Sunday, November 25, 2012
Nantucket's Influential Women in Nathaniel Philbrick's In The Heart of the Sea
I recently finished Nathaniel Philbrick's In The Heart of the Sea. Subtitled The Tragedy of the Whaleship Essex, it tells the true story of the boat and whalers that served as the inspiration for Herman Melville's Moby Dick (just bought the book--anyone want to read it with me)? For those of you with a strong stomach, I highly recommend it.

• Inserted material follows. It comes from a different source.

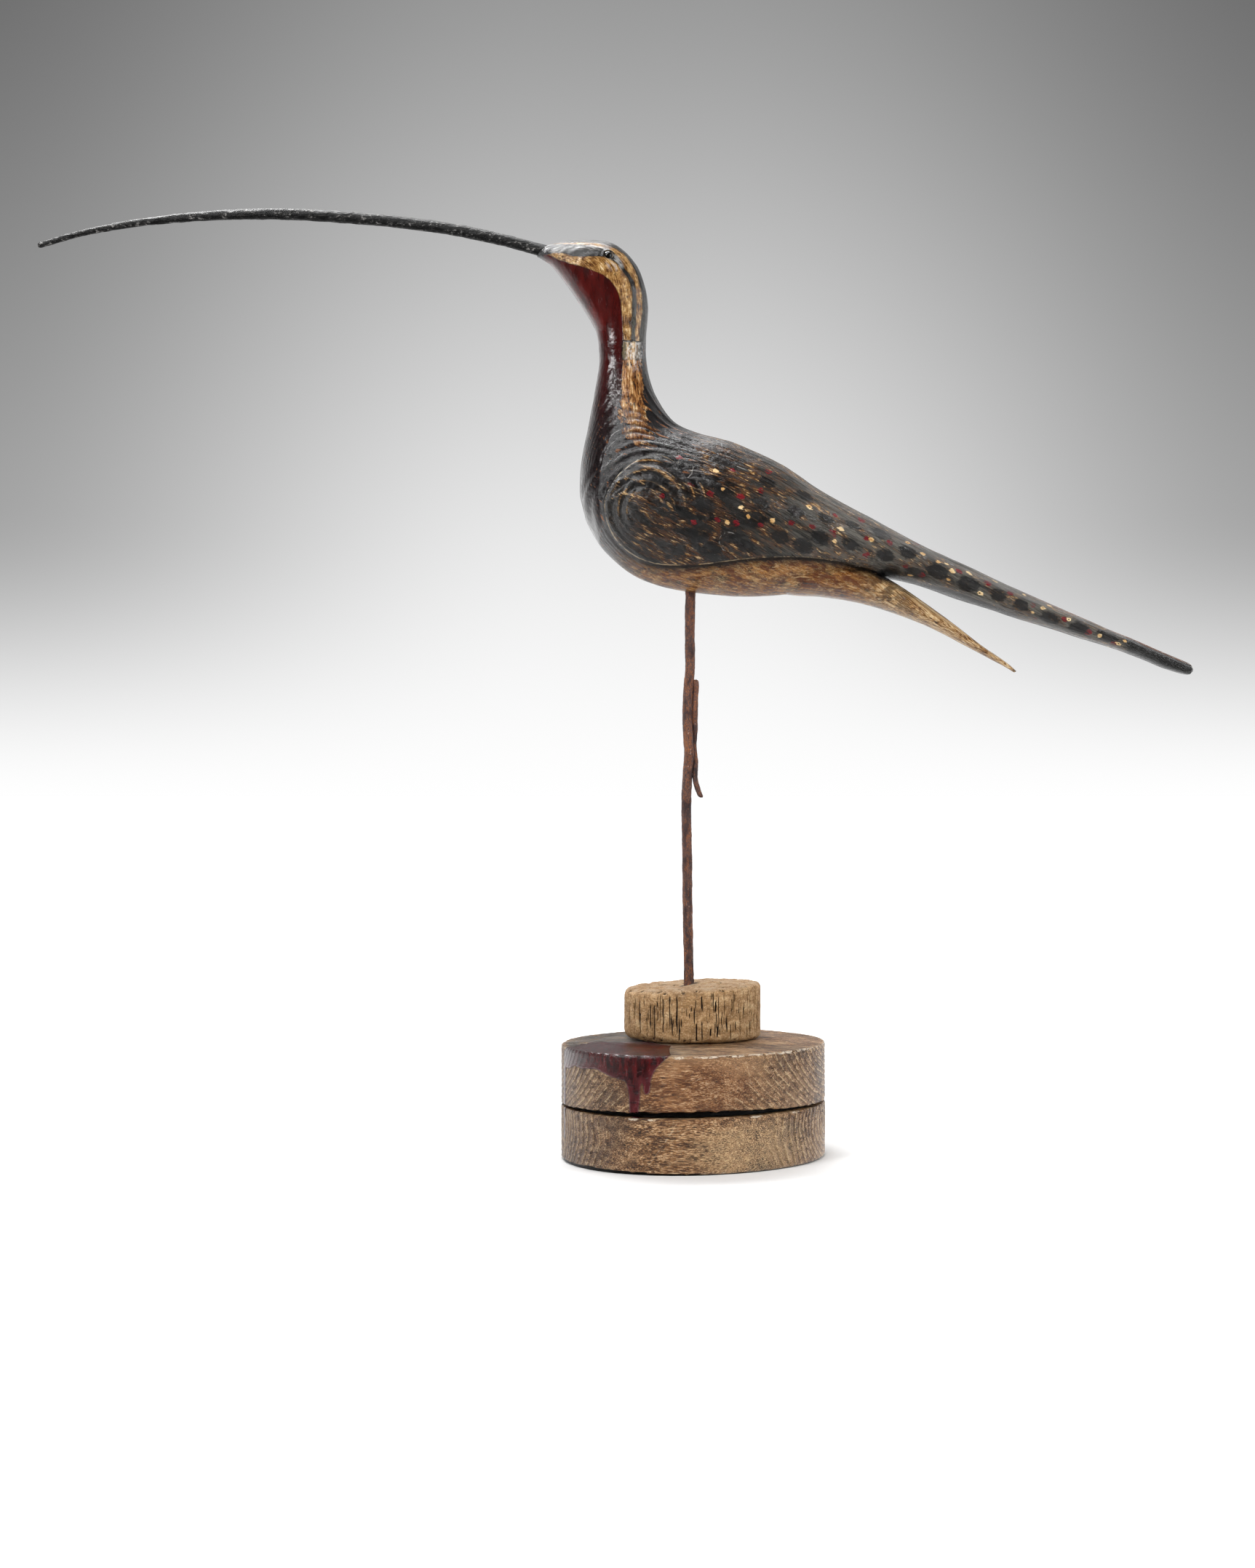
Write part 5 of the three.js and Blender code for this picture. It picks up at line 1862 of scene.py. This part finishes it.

In an era in which we constantly discuss whether or not women can "have it all" (can people have it all?), the women of early Nantucket should not be forgotten. And before the Essex leaves shore, Philbrick makes a point of mentioning these women--even in a story about an all male boat. For that he deserves credit. Here are a few highlights:
--Nantucket Quakerism, a defining part of the island's identity, was only possible because a woman allowed it: "It was Mary Starbuck's conversion to Quakerism that established the unique fusion of spirituality and covetousness that would make possible Nantucket's rise as a whaling port" (Philbrick 8). Starbuck (there is a connection to the coffee company) had refused similar efforts, as Philbrick notes: "Throughout the seventeenth century, English Nantucketers resisted all attempts to establish a church on the island, partly because a woman by the name of Mary Coffin Starbuck forbade it" (Philbrick 8). For a woman to wield the power to choose a society's religion and by extension its culture and, ultimately, its economy, is remarkable. Men may have gone on the whaling missions, but they owed their livelihood to a woman.
--"With their men gone for so long, Nantucket's women were obliged not only to raise the children but also to run many of the island's businesses. It was largely the women who maintained the complex web of personal and commercial relationships that kept the community functioning" (Philbrick 15).
On pages 15 and 16, Philbrick describes how the island's Quaker faith (which, as you recall, was allowed by a woman) gave women a status and equality that the would not have received on the mainland, a point that was acknowledged by the Nantucket feminist Lucretia Coffin Mott (15-16).
Yes, In the Heart of the Sea and Moby Dick focus on an all-male voyage. But those voyages were made possible by the hard work of women. And the Nantucket Quaker culture found the roles played by women to be of equal value to those played by their male counterparts.